I get this is the only glimpse we have of the situation and perhaps your history has taught you that this is the only way to move forward with this person, so dont tahe this to hesrt if so… but from just this post here you are the one contributing most to the poor communication and planning.
Addition: well, I kinda missed the community you posted in. My bad! Feel free to ignore this unsolicited piece of advice.
I deeply dislike sarcasm. It’s neither funny nor helpful.
There was a guy I worked with that was pretty much always sarcastic.[1]. I’d ask him if he’d written the run book yet and he’d say like “Yes, it’s written in the style of a sonnet with hand drawn illustrations”, and I’d be like “I don’t know if that means you wrote it or not”. Everything with him took extra steps because his communication was such a swamp of insincerity.
[1] well, when I asked him to stop being sarcastic he said it wasn’t sarcasm. He was merely being ironic. Nonsense.
Just take his word as straight as you can make it. Mail to management that Mr. Sarcasm (in CC) said the document was written with added graphics. Then wait for the inevitable “I didn’t mean it like that”.
I have a similar coworker. Tries to be funny with sarcasm but that doesn’t translate well with slack messages, and he ends up sounding like an asshole instead.
Sounds really frustrating.
Ironic that he didn’t know the definition of sarcasm while employing it so heavily…

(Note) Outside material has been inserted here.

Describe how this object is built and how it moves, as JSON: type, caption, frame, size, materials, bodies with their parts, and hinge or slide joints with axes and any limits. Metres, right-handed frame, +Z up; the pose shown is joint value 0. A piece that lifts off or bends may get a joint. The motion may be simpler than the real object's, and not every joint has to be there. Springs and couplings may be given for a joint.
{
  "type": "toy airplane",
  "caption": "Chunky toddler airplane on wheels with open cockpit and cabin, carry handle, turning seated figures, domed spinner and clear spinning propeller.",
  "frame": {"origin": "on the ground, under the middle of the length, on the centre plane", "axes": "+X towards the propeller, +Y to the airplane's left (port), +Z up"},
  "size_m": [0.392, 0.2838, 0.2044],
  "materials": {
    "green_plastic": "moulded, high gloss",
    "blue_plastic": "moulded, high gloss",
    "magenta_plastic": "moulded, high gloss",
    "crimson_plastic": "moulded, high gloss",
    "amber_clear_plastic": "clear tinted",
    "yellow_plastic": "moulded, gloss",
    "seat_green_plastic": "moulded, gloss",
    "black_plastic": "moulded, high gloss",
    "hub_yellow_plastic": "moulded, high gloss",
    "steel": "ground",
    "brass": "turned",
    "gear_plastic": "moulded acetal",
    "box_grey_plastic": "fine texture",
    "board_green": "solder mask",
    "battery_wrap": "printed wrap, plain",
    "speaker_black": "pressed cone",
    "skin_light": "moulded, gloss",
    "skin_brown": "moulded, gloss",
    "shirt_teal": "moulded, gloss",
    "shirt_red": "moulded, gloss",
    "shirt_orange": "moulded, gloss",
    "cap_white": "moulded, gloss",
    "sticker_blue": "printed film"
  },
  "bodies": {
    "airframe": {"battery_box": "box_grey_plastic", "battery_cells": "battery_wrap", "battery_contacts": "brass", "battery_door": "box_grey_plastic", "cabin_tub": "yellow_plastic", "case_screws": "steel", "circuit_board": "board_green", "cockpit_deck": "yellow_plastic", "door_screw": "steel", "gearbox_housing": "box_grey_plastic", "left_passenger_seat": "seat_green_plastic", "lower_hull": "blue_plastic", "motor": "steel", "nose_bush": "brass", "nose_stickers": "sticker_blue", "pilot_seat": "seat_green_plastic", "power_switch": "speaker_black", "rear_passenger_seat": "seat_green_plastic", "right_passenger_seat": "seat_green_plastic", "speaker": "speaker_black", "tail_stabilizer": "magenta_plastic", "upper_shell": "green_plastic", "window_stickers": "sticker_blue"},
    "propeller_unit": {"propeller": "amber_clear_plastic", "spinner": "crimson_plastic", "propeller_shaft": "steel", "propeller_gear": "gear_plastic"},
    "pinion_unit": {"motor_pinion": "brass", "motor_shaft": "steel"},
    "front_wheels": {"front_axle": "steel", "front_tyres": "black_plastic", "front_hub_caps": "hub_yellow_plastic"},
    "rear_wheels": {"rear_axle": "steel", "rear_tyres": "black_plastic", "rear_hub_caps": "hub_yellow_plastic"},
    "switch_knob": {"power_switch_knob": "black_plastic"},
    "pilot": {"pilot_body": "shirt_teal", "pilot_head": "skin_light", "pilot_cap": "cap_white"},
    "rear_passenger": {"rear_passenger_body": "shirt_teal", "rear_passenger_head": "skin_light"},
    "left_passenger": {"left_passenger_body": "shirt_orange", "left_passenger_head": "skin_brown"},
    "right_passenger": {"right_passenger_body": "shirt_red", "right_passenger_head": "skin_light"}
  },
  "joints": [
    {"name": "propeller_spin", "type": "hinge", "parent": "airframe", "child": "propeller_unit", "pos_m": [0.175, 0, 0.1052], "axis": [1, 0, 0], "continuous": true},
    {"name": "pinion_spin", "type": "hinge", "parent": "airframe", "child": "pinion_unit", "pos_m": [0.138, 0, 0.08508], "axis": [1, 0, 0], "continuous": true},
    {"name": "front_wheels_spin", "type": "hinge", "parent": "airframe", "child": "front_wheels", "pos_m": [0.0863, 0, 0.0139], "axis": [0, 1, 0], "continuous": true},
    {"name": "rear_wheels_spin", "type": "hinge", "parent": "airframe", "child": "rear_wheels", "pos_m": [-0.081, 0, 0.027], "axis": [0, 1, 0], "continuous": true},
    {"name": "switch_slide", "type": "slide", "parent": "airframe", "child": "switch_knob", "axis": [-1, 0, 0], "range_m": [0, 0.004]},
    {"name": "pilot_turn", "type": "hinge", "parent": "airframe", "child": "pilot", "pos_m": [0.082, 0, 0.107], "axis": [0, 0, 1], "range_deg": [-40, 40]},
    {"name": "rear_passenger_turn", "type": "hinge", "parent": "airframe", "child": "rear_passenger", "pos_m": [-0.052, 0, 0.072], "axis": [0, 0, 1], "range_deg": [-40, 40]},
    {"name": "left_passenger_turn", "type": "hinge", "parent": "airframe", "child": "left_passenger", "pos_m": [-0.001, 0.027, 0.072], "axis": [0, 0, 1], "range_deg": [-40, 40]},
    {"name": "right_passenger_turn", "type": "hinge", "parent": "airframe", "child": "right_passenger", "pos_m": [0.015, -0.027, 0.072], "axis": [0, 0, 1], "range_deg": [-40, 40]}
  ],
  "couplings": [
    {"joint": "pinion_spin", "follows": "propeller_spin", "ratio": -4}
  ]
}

Simpson’s comic book guy vibes
Me: Ok, it seems you have an answer to your question then (sarcastically).
Or
Me, sarcastically: Ok, it seems you have an answer to your question then.
Seems easy to me.
You may be correct but I’ve seen this work out before. You say you take x days, manager mentions " but that guy says he takes y days!!" in which makes you either slow in comparison or the other guy is a liar or makes stuff sloppy. Then you say " from my experience is x days" in which either the manager says you’re wrong or he goes to the other guy to do in y days, and when you look at the thing done in y days has a technical debt equivalent to the height of Niagara falls. And you know you will have to clean this later. At some point I walked away, sometimes managers just want a yes man, and I am straight up not that.
My answer to “how long will it take?” Has recently been “is it a higher priority than x,y, and z?” (While mentally deciding if it sounds more fun to work on than x y z along with t, u, v and w.
(Un)fortunately I’ve been working on the manager’s pet project, so I’ve had a semblance of focus.
…
Me: Task A will take X days to do.
Manager: That seems awful long.
Me: When do you need it?
Manager: I actually needed it yesterday.
Me:
(╯°□°)╯︵ ┻━┻
Read Software Estimation by Steve McConnell and recommend it to your manager:
The person doing the work the one best suited to estimate it.
Also, start tracking estimated vs budgeted time in some searchable system.
Next time this comes up, look up how long it actually took to complete a similar task instead of thoughts and prayers.
If boss won’t track historical budget vs actual, track it yourself.
The person doing the work the one best suited to estimate it.
As a manager in found this to be partially false.
Most persons doing the work quote forget that shit happens. Except for the few reliable persons I supervised, I usually always asked the follow-up question: what “unforeseen crap” time did you include, and made sure to leave with 3 values: all goes well (which I kept to myself), usual estimate, what if bad shit happens. Then I’d just use the standard pert guesstimate for my official schedules, making sure to include normal dead time which employees often forget (e.g. 8 days work is really 2 full weeks when accounting for meetings).
The usual response is a mail explaining what features will be cut to hit the deadline and ask management to inform the customer.
One time we spent like more than an hour in a horrible meeting to plan out how long the next step of a project would take. 4 weeks, we said. Management came back and said to do it in 2. Well, why did we fucking have the meeting if they had a deadline in mind already?
On the other hand, at my current job I have seen a lot of “oh that’s going to take a couple days” protests for things that are 20 minutes of work.
Seems like the solution is to get rid of out of touch management.
I’m of the opinion that it’s always better to overestimate something rather than underestimating it or estimating it accurately. If something takes 20 minutes and you are given a couple of days you have multiple options.
- Get it done asap and early, if you get it done earlier than the deadline then people are happy.
- If something critical pops up, you can take care of that first then hop on to the twenty minute task because you gave yourself room.
Management loves when things are done early, expects things to be done on time, and gets angry when there’s a delay (and no warning of the delay), so it’s the smart choice in my view.
That’s a good point.
Though sometimes people are just sandbagging. Like I know one guy is just watching Netflix instead of working. I’m downstream from his work, so it’s a little annoying that I have to wait a couple days to get started.
I wouldn’t rat him out because my labor solidarity beats out my annoyance, but the annoyance is real.
The good PMs usually make Y=2X or 3X. But we’ll still have that “it’s day Y…” conversation /shrug.
“In two weeks, you’re gonna notice that I haven’t been here in two weeks!